The government, in view of the COVID-19 pandemic, has distributed more than two lakh masks among the evacuees, and Personal Protective Equipment (PPEs) have been handed out to the State Disaster Relief Force (SDRF) personnel deployed in the vulnerable areas, a senior official said.
Union Home Minister Amit Shah spoke to chief ministers of West Bengal and Odisha -- Mamata Banerjee and Navin Patnaik--and assured them of all possible help to deal with the situation, officials said in New Delhi.
'Amphan' had turned into a super cyclonic storm from extremely severe cyclonic storm on Monday, only the second such tropical storm over the Bay of Bengal in two decades, before getting somewhat enfeebled. Odisha was savaged by a super cyclone in 1999 that had claimed around 10,000 lives.
As 'Amphan' rumbled towards the Indian coastline, the effect was felt in Puri, Kendrapara, Jagatsinghpur and Khurda districts of Odisha which witnessed light rain and wind. Both are set to intensify over Tuesday and Wednesday.
The cyclone is likely to make a landfall between Digha, some 180 km south of Kolkata in West Bengal, and Hatiya islands in Bangladesh on Wednesday afternoon. The maximum sustained wind speed at the time of the landfall is likely to range between 155 and 165 kmph, gusting to 180 kmph.
IMD Director-General Mrutyunjay Mohapatra said since the cyclone is gradually weakening, its impact is unlikely to be very severe in Odisha.
However, coastal districts like Jagatsinghpur, Kendrapara, Bhadrak and Balasore are likely to be battered by heavy rains and high-velocity winds from Tuesday evening, he said.
Fourteen teams of National Disaster Response Force, each consisting of 45 personnel, and 20 units of Odisha Disaster Rapid Action Force (ODRAF) have been deployed in the districts likely to be hit.
"Around 4,000 SDRF personnel are monitoring the evacuation operation.

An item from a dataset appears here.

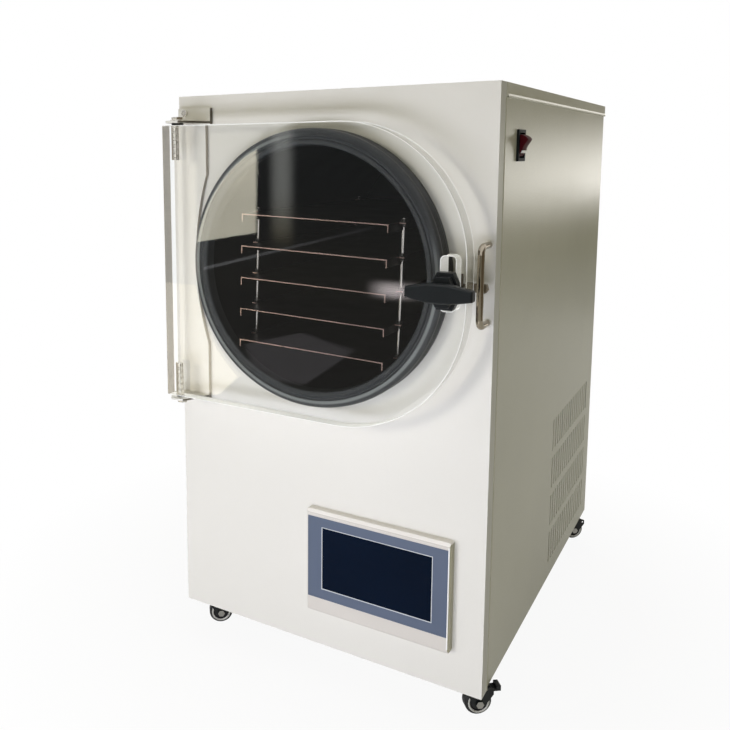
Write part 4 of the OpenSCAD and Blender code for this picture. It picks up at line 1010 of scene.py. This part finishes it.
class DRYER_OT_hinge(bpy.types.Operator):
    """Hinge pins with their threads, bushes, washers and screws"""

    bl_idname = "dryer.hinge"
    bl_label = "Hinge"

    def thread_tree(self, steel):
        """Geometry tree: one thread crest wound round a pin."""
        tree, given, end = new_group(
            "Pin thread", "GeometryNodeTree", "NodeSocketGeometry", ("Geometry",),
            {"Radius": 4 * MM, "Length": 30 * MM, "Pitch": 1.25 * MM, "Crest": 0.45 * MM})
        coil = node_of(tree, "GeometryNodeCurveSpiral", {
            "Resolution": 20, "Rotations": given["Length"] / given["Pitch"],
            "Start Radius": given["Radius"], "End Radius": given["Radius"],
            "Height": given["Length"]})
        profile = node_of(tree, "GeometryNodeCurvePrimitiveCircle",
                          {"Resolution": 4, "Radius": given["Crest"]})
        crest = node_of(tree, "GeometryNodeCurveToMesh", {
            "Curve": coil.outputs[0], "Profile Curve": profile.outputs[0], "Fill Caps": True})
        end_in_mesh(tree, crest, steel, end)
        return tree

    def execute(self, context):
        d, c = context.scene.dryer_detail, context.scene.dryer_finish
        steel = finish("fastener_steel", rgb(232, 229, 222), "brushed", 0.2, 0.06,
                       metallic=1.0, streak=(300.0, 300.0, 80.0))
        dress_all(("hinge_pins", "hinge_washers", "hinge_screws"), steel, SMALL_EDGE)
        bush = finish("bush_nylon", c.nylon, "moulded", 0.45, grain=2400.0, dust=18.0)
        dress("hinge_bushes", bush, SMALL_EDGE)
        # The pins' heads are wider than their shanks, on the same axis
        lo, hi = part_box("hinge_pins")
        thread = 44 * MM
        tree = self.thread_tree(steel)
        for label, z in (("lower", DOOR_LO.z + MM), ("upper", DOOR_HI.z - MM - thread)):
            obj = grown("pin_thread_" + label, tree,
                        {"Radius": 5.9 * MM, "Length": thread, "Pitch": d.thread_pitch},
                        ((lo.x + hi.x) / 2, (lo.y + hi.y) / 2, z), 60)
            coat_piece(obj, steel, "door")
        return {"FINISHED"}


class DRYER_OT_latch(bpy.types.Operator):
    """Latch handle, housing, tongue and the keeper with its welds"""

    bl_idname = "dryer.latch"
    bl_label = "Latch and keeper"

    def weld(self, name, x, z, r):
        """A wavy weld bead round a foot of the keeper, hollow towards rod and panel."""
        size, turns, steps = 1.9 * MM, 28, 5
        rows = []
        for j in range(steps + 1):
            b = math.pi / 2 * j / steps
            row = []
            for k in range(turns):
                a = math.tau * k / turns
                bead = size * (1 + 0.1 * math.sin(a * 9))
                reach = r + bead * (1 - math.sin(b) * 0.98)
                out = bead * (1 - math.cos(b) * 0.98)
                row.append((x + reach * math.cos(a), PANEL_LO.y - out, z + reach * math.sin(a)))
            rows.append(row)
        coat_piece(rows_object(name, rows, caps=False, angle=70),
                   bpy.data.materials["powder_coat_front"], "cabinet")

    def execute(self, context):
        c = context.scene.dryer_finish
        nylon = finish("handle_nylon", c.nylon, "moulded", 0.4, 0.1, 0.15, specular=0.35,
                       grain=2200.0, dust=25.0)
        dress_all(("latch_handle", "latch_housing"), nylon, BOLD_EDGE)
        black = finish("blackened_steel", rgb(122, 112, 95), "brushed", 0.4, 0.1, 0.2,
                       metallic=0.7, specular=0.3)
        dress_all(("latch_tongue", "latch_clamp"), black, SMALL_EDGE)
        steel = finish("keeper_steel", rgb(170, 160, 144), "brushed", 0.09, 0.03, 0.12,
                       metallic=1.0, streak=(500.0, 500.0, 60.0))
        dress("keeper_rod", steel)
        dress_all(("latch_shaft", "latch_nut"), steel, THIN_EDGE)
        lo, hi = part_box("keeper_rod")
        r = (hi.x - lo.x) / 2
        for label, z in (("lower", lo.z + r), ("upper", hi.z - r)):
            self.weld("keeper_weld_" + label, lo.x + r, z, r)
        return {"FINISHED"}


class DRYER_OT_controls(bpy.types.Operator):
    """Touch panel, display and rocker switch"""

    bl_idname = "dryer.controls"
    bl_label = "Controls"

    def rocker(self, c):
        """The rocker with its hooked profile, and the white bar moulded into its low end."""
        lo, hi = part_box("switch_rocker")
        # Both outlines are in mm, outwards and up from a point on the switch's axis
        x, y, z = hi.x - 11.5 * MM, (lo.y + hi.y) / 2, (lo.z + hi.z) / 2
        half = (hi.y - lo.y) / 2 - 1.3 * MM

        def across(line, reach):
            return [[(x + a * MM, y + side * reach, z + b * MM) for a, b in line]
                    for side in (-1, 1)]

        hook = ((-8.0, -8.0), (-1.2, -13.4), (3.2, -5.6), (3.6, -3.2), (4.8, -0.4), (9.2, 6.2),
                (9.6, 7.4), (7.4, 10.2), (3.2, 12.5), (0.0, 13.4), (-8.0, 8.0))
        body = rows_object("rocker_body", across(hook, half))
        bevel_edges(body, 0.7 * MM, 3, 30)
        soften(body.data, 40)
        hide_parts("switch_rocker")
        coat_piece(body, finish("rocker_red", c.rocker, "moulded", 0.4, 0.05, 0.12, 0.006,
                                specular=0.1, grain=1400.0, dust=30.0),
                   BODY_OF["switch_rocker"])
        # The bar stands on the slope below the hook, its flat side outwards
        bar = ((1.0, -9.2), (2.4, -6.0), (3.9, -6.0), (3.7, -9.2))
        coat_piece(rows_object("rocker_mark", across(bar, half * 0.94)),
                   finish("mark_white", rgb(252, 250, 248), "moulded", 0.3),
                   BODY_OF["switch_rocker"])

    def display_rim(self):
        """The thin step in which the printed field ends round the visible display."""
        lo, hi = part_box("hmi_screen")
        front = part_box("hmi_field")[0].y
        pale = finish("display_rim", rgb(206, 210, 214), "moulded", 0.3, specular=0.6)
        hidden = 3 * MM
        rows = []
        for inward, y in ((-0.15, front - 0.05 * MM), (-0.15, lo.y + 0.1 * MM),
                          (0.9, lo.y - 0.02 * MM)):
            shift = hidden + inward * MM
            rows.append(rectangle((lo.x + shift, y, lo.z + shift),
                                  (hi.x - shift, y, hi.z - shift)))
        coat_piece(rows_object("display_rim", rows, caps=False, loop=True), pale,
                   BODY_OF["hmi_screen"])

    def bezel_painted_light(self, bezel):
        """Painted light on the bezel's upper flanks, painted shade on its right flanks, and a
        bright rim along its right edge as a painted highlight.
        """
        coat_faces(bezel, finish("bezel_top_painted_light", rgb(240, 236, 230), "moulded", 0.4),
                   lambda face: face.normal.z > 0.45)
        coat_faces(bezel, finish("bezel_flank_painted_shade", rgb(172, 168, 144), "moulded", 0.4),
                   lambda face: face.normal.z <= 0.45 < face.normal.x)
        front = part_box("hmi_bezel")[0].y
        face_points = [v.co for v in NODES["hmi_bezel"].data.vertices if v.co.y < front + 0.1 * MM]
        edge = max(p.x for p in face_points) + 0.2 * MM
        low = min(p.z for p in face_points) + 1.6 * MM
        high = max(p.z for p in face_points) - 1.6 * MM
        rows = []
        for z, pinch in ((low, 0.5), (low + MM, 1.0), (high - MM, 1.0), (high, 0.5)):
            turns = [math.pi * k / 6 for k in range(7)]
            rows.append([(edge - (1 - pinch * math.cos(a)) * 0.8 * MM,
                          front + 0.05 * MM - pinch * math.sin(a) * 0.25 * MM, z)
                         for a in turns])
        coat_piece(rows_object("bezel_rim_painted_highlight", rows, angle=40),
                   finish("bezel_rim_painted_highlight", rgb(252, 251, 247), "moulded", 0.25),
                   BODY_OF["hmi_bezel"])

    def execute(self, context):
        c = context.scene.dryer_finish
        bezel = finish("bezel_plastic", c.bezel, "moulded", 0.4, 0.06, 0.04, 0.012,
                       grain=1800.0, dust=12.0)
        self.bezel_painted_light(dress("hmi_bezel", bezel, 0.6 * MM, corner=2.8 * MM))
        dress("hmi_field", finish("slate_film", c.slate, "moulded", 0.36, 0.05, 0.06, 0.008,
                                  grain=3000.0, dust=8.0))
        dress("hmi_screen", finish("display_glass", c.display, "moulded", 0.09, 0.03, 0.3,
                                   0.0005, specular=0.08, grain=200.0, dust=7.0))
        dress("switch_body", finish("switch_black", c.nylon, "moulded", 0.5, depth=0.01,
                                    specular=0.22, dust=30.0), 0.5 * MM)
        self.rocker(c)
        self.display_rim()
        case = finish("case_plastic", c.nylon, "moulded", 0.5)
        dress_all(("hmi_case", "power_inlet"), case, SMALL_EDGE)
        return {"FINISHED"}


class DRYER_OT_plant(bpy.types.Operator):
    """Compressor, condenser and fan behind the slots"""

    bl_idname = "dryer.plant"
    bl_label = "Plant"

    def execute(self, context):
        dress("compressor", finish("compressor_enamel", rgb(24, 24, 26), "coat", 0.25, coat=0.3,
                                   drift=8.0, contrast=0.6))
        dress("condenser", finish("condenser_fins", rgb(70, 68, 60), "brushed", 0.4,
                                  metallic=0.5))
        black = finish("fan_plastic", rgb(26, 27, 29), "moulded", 0.45)
        dress_all(("fan_shroud", "fan_rotor"), black)
        return {"FINISHED"}


class DRYER_OT_casters(bpy.types.Operator):
    """Caster plates, forks, wheels with their bearing covers, and pedals"""

    bl_idname = "dryer.casters"
    bl_label = "Casters"

    def axle(self, key):
        """The direction and the middle of a wheel's axle."""
        joint = JOINT_OF["roll_" + key]
        return Vector(joint["axis"]).normalized(), Vector(joint["pos_m"])

    def nut_faces(self, fork, key, material):
        """Gives the nuts and the ends of a wheel's axle their bright metal."""
        axis, middle = self.axle(key)
        nut_height, nut_reach = 12.2 * MM, 5.6 * MM

        def on_nut(face):
            arm = face.center - middle
            along = arm.dot(axis)
            return abs(along) > nut_height and (arm - axis * along).length < nut_reach

        coat_faces(fork, material, on_nut)

    def rings(self, key, material):
        """Pressed bearing covers on both faces of a wheel: a turned ring round the hub."""
        axis, middle = self.axle(key)
        up = Vector((0, 0, 1))
        side = axis.cross(up).normalized()
        turns = 40
        # Radius and height over the wheel's face, in millimetres
        line = ((11.4, -0.4), (11.7, 0.5), (12.4, 0.9), (13.6, 0.9), (14.2, 0.5), (14.5, -0.4))
        wheel_face = 7.45
        ways = [side * math.cos(a) + up * math.sin(a)
                for a in (math.tau * k / turns for k in range(turns))]
        for sign, label in ((1, "a"), (-1, "b")):
            rows = [[middle + axis * sign * (wheel_face + height) * MM + way * r * MM
                     for way in ways] for r, height in line]
            ring = rows_object("bearing_ring_%s_%s" % (key, label), rows, False, True, 50)
            coat_piece(ring, material, "wheel_" + key)

    def execute(self, context):
        c = context.scene.dryer_finish
        zinc = finish("caster_zinc", rgb(186, 184, 180), "brushed", 0.32, 0.1, 0.14,
                      metallic=1.0)
        dress("caster_plates", zinc, THIN_EDGE)
        nylon = finish("caster_nylon", c.nylon, "moulded", 0.4, 0.1, 0.25, grain=2000.0,
                       dust=40.0)
        tread = finish("wheel_tread", rgb(28, 28, 30), "moulded", 0.5, 0.1, 0.4, grain=1600.0,
                       dust=60.0)
        keys = ("fl", "fr", "bl", "br")
        for key in keys:
            self.nut_faces(dress("fork_" + key, nylon, SMALL_EDGE), key, zinc)
            dress("wheel_" + key, tread)
        dress_all(("pedal_fl", "pedal_fr"), nylon, SMALL_EDGE)
        bright = finish("bearing_ring", rgb(214, 213, 208), "brushed", 0.3, 0.08, 0.1,
                        metallic=0.6, streak=(200.0, 200.0, 200.0))
        for key in keys:
            self.rings(key, bright)
        return {"FINISHED"}


class DRYER_PT_panel(bpy.types.Panel):
    """The dryer's steps and settings"""

    bl_idname = "DRYER_PT_panel"
    bl_label = "Freeze dryer"
    bl_space_type = "VIEW_3D"
    bl_region_type = "UI"
    bl_category = "Freeze dryer"

    def draw(self, context):
        column = self.layout.column()
        for step in STEPS:
            column.operator(step.bl_idname)
        for group in (context.scene.dryer_finish, context.scene.dryer_detail,
                      context.scene.dryer_stage):
            for key in group.__annotations__:
                column.prop(group, key)


STEPS = (DRYER_OT_stage, DRYER_OT_cabinet, DRYER_OT_chamber, DRYER_OT_rack, DRYER_OT_door,
         DRYER_OT_hinge, DRYER_OT_latch, DRYER_OT_controls, DRYER_OT_plant, DRYER_OT_casters)
GROUP_CLASSES = (("dryer_finish", DryerFinish), ("dryer_detail", DryerDetail),
                 ("dryer_stage", DryerStage))


def register():
    for key, group in GROUP_CLASSES:
        bpy.utils.register_class(group)
        setattr(bpy.types.Scene, key, bpy.props.PointerProperty(type=group))
    for step in STEPS:
        bpy.utils.register_class(step)
    bpy.utils.register_class(DRYER_PT_panel)


def unregister():
    bpy.utils.unregister_class(DRYER_PT_panel)
    for step in reversed(STEPS):
        bpy.utils.unregister_class(step)
    for key, group in reversed(GROUP_CLASSES):
        delattr(bpy.types.Scene, key)
        bpy.utils.unregister_class(group)


def main():
    """Registers the add-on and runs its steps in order."""
    register()
    for step in STEPS:
        area, name = step.bl_idname.split(".")
        getattr(getattr(bpy.ops, area), name)()


if __name__ == "__main__":
    main()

The entire fishermen community has been asked not to venture out to the sea for the next two days, and those who are at sea have been asked to return," an official of the West Bengal disaster management department said.
Relief materials, including dry food and tarpaulin, have been dispatched to coastal areas, he said.
Quick response teams comprising trained civil defence volunteers and vehicles with safety gear have already reached the districts. The State Emergency Operation Centre at the secretariat is in constant touch with the exigency units set up in the districts, he said.
The state's forest department has, meanwhile, formed rapid response teams to ensure that tigers from Sundarbans in South 24 Parganas do not stray into nearby human settlements.
Chief Wildlife Warden Ravi Kant Sinha said a control room has been set up at Gosaba to monitor the situation in the mangrove forests round-the-clock.
Rapid response teams have been deployed in Sajnekhali and Jharkhali in South 24 Parganas with tranquiliser guns, nets and speed boats to negotiate the creeks during urgency.
The cyclone comes a year after 'Fani' barreled through vast areas of Odisha on May 3 last year, claiming at least 64 lives and destroying infrastructure in power, telecom, water supply and other vital sectors.